Pension reform presents special challenges caused by the particularly high contrast between the intensity of the opposition and the relatively diffuse interest of the average citizen who benefits from the reforms. For newer mayors just coming into office or starting to grapple with these longer-term issues, how should a leader develop a vision and use political capital when the opposition to reform is really intense and those would benefit most from reform are relatively quiet?

When I became mayor, San Diego had been through such a financial catastrophe. We were being investigated by the Securities and Exchange Commission and the U.S. attorney. Our bond ratings had been suspended. We couldn't borrow money on the public markets. My platform as a candidate and my program as mayor both focused on stabilizing the city's finances so that we could provide the basic services that people need.

When you go out and talk to the public, there's real anger about the differences between public and private retirement systems. With people living longer and retirement ages declining, there's just no sustainability in a defined-benefit system. This is something the private sector learned a long time ago. The issue of fiscal sustainability is what we really talked to the public about. I think that any mayor, Republican or Democrat, can say that if people want services, if they want police officers and firefighters and parks and recreation and libraries, if they want infrastructure strengthened and roads repaved, that they're going to have to take some tough positions on pension and budget reform as well. If new mayors do these things, they're going to find the public is overwhelmingly in support of this in any city you go to.

Well, that's a hopeful message.

Now, the other part of it is that I also have the benefit of being mayor at the end of a career, rather than planning on a political career. I didn't come into this thinking I was going to run for some other office. I came into it thinking I'm going to fix the city's financial problems and then move on in my life. This is not a political set of issues. Because I have no political aspirations after my time as mayor, I think things are put in a much different perspective.

Even so, you have an enormous agenda for your last year in office. There are still trade-offs and risks. How do you keep up the political will to run up against all these conventions and continue to win victories for San Diego's voters and taxpayers?

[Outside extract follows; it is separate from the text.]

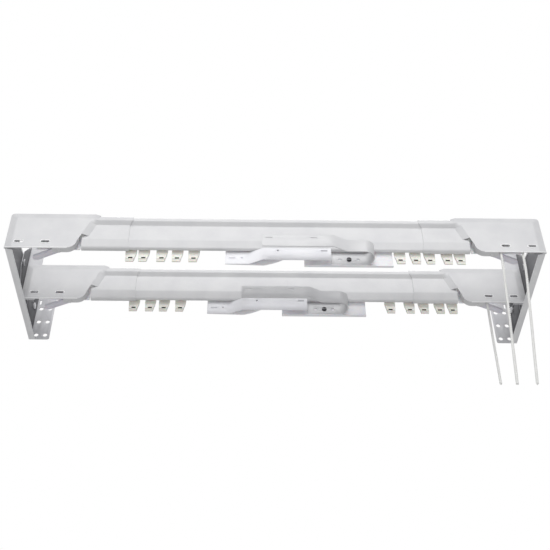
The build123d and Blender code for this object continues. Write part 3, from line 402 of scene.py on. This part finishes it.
# Hems and coined rims of the end plates: the sheet's lower edge is folded to a bead, and the hook
# slots have a raised bead round them. Both beads get a whiter enamel as a painted highlight.
painted_highlight_enamel = baked_enamel("painted_highlight_white_enamel", "#F6F6F7", "#FCFCFC", 0.35)
ALONG_X = (0, math.pi / 2, 0)
ALONG_Y = (math.pi / 2, 0, 0)
HEM_RADIUS = 0.0009
HEM_PROUD = 0.0003
HEM_INNER_X = 0.2735
HEM_END = 0.0006
RIM_RADIUS = 0.0027
RIM_BEAD = 0.0008
RIM_FLATNESS = 0.6
SLOT_HEIGHT = 0.011
SLOT_HALF = 0.0035
SLOT_INSETS = (0.0176, 0.0526)
HAIR = 0.01


def slot_rim(name, middle):
    """A flat bead round a slot: a torus parted at its middle and lengthened to the slot."""
    bpy.ops.mesh.primitive_torus_add(
        major_radius=RIM_RADIUS, minor_radius=RIM_BEAD, major_segments=32, minor_segments=10,
        location=middle, rotation=ALONG_Y,
    )
    rim = bpy.context.object
    rim.name = name
    bpy.ops.object.transform_apply(location=True, rotation=True, scale=True)
    enter_edit(rim)
    for way in (-1, 1):
        pick(rim, "VERT", middle, lambda p, n: p.x * way > HAIR)
        bpy.ops.transform.translate(value=(way * SLOT_HALF, 0, 0))
    bpy.ops.mesh.select_all(action="SELECT")
    bpy.ops.transform.resize(value=(1, RIM_FLATNESS, 1), center_override=middle)
    bpy.ops.object.mode_set(mode="OBJECT")
    return rim


for rod in RODS:
    front_y, low_z = rod_corner(rod)
    for side, hand in HANDS.items():
        low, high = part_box(f"{rod}_end_{side}")
        outer = high.x if hand > 0 else low.x
        start = hand * HEM_INNER_X
        end = outer - hand * HEM_END
        inset = HEM_RADIUS - HEM_PROUD
        beads = [solid_round(
            f"{rod}_hem_{side}", 16, HEM_RADIUS, abs(end - start),
            ((start + end) / 2, front_y + inset, low_z + inset), ALONG_X,
        )]
        for number, slot_inset in enumerate(SLOT_INSETS, 1):
            middle = Vector((outer - hand * slot_inset, front_y, low_z + SLOT_HEIGHT))
            beads.append(slot_rim(f"{rod}_slot_rim_{side}_{number}", middle))
        for bead in beads:
            finish(bead, painted_highlight_enamel, 0.0003, 2, side + "_frame")


# Pulley housings and master carriers: acetal, injection moulded, white and smooth, with the fine
# matt grain of the mould.
def moulded_plastic(name, low, high, roughness, translucency):
    """Moulded plastic: faint flow clouds, mould grain and a little light through thin walls."""
    made, tree, shader, place = new_material(name)
    shader.inputs["IOR"].default_value = 1.48
    shader.inputs["Subsurface Weight"].default_value = translucency
    shader.inputs["Subsurface Scale"].default_value = 0.002
    two_toned(tree, place, 60.0, 2.0, low, high, 0.35, 0.65)
    # Spark-eroded mould grain, 1.2 mm across
    grain = bumped(tree, place, 830.0, 2.0, 0.08, 0.0006)
    dulled(tree, grain, roughness - 0.04, roughness + 0.06)
    return made


acetal = moulded_plastic("moulded_white_acetal", "#F3F3F8", "#FBFBFD", 0.36, 0.1)
for rod in RODS:
    for side in HANDS:
        softened(
            f"{rod}_pulley_housing_{side}", f"{rod}_pulley_tray_{side}", acetal, 0.0003,
        )
        softened(f"{rod}_master_{side}", f"{rod}_master_plate_{side}", acetal, 0.00025)


# Pulleys: nylon wheels with a V groove, turned on a post of the housing. Each has a hub that stands
# a little proud of a thin recessed web.
def extrude(x, y, z):
    """Extrude the selected faces by so many millimetres."""
    bpy.ops.mesh.extrude_region()
    bpy.ops.transform.translate(value=(x / 1000, y / 1000, z / 1000))


def cut(corner, direction, distances):
    """Cut the whole piece by planes at distances in mm from a corner."""
    for distance in distances:
        bpy.ops.mesh.select_all(action="SELECT")
        bpy.ops.mesh.bisect(plane_co=corner + direction * distance / 1000, plane_no=direction)


X_WAY = Vector((1, 0, 0))
Y_WAY = Vector((0, 1, 0))
Z_WAY = Vector((0, 0, 1))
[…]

When I was elected, San Diego was at a point in its history where its residents didn't really want a politician for mayor. I think that helped. I also made decisions that probably weren't popular with the traditional power brokers. But everybody in the administration has really tried to do what's right on all the issues as we move this city forward. I just think we've had the benefit, respect and support of a public that wanted to be part of putting our city back on track.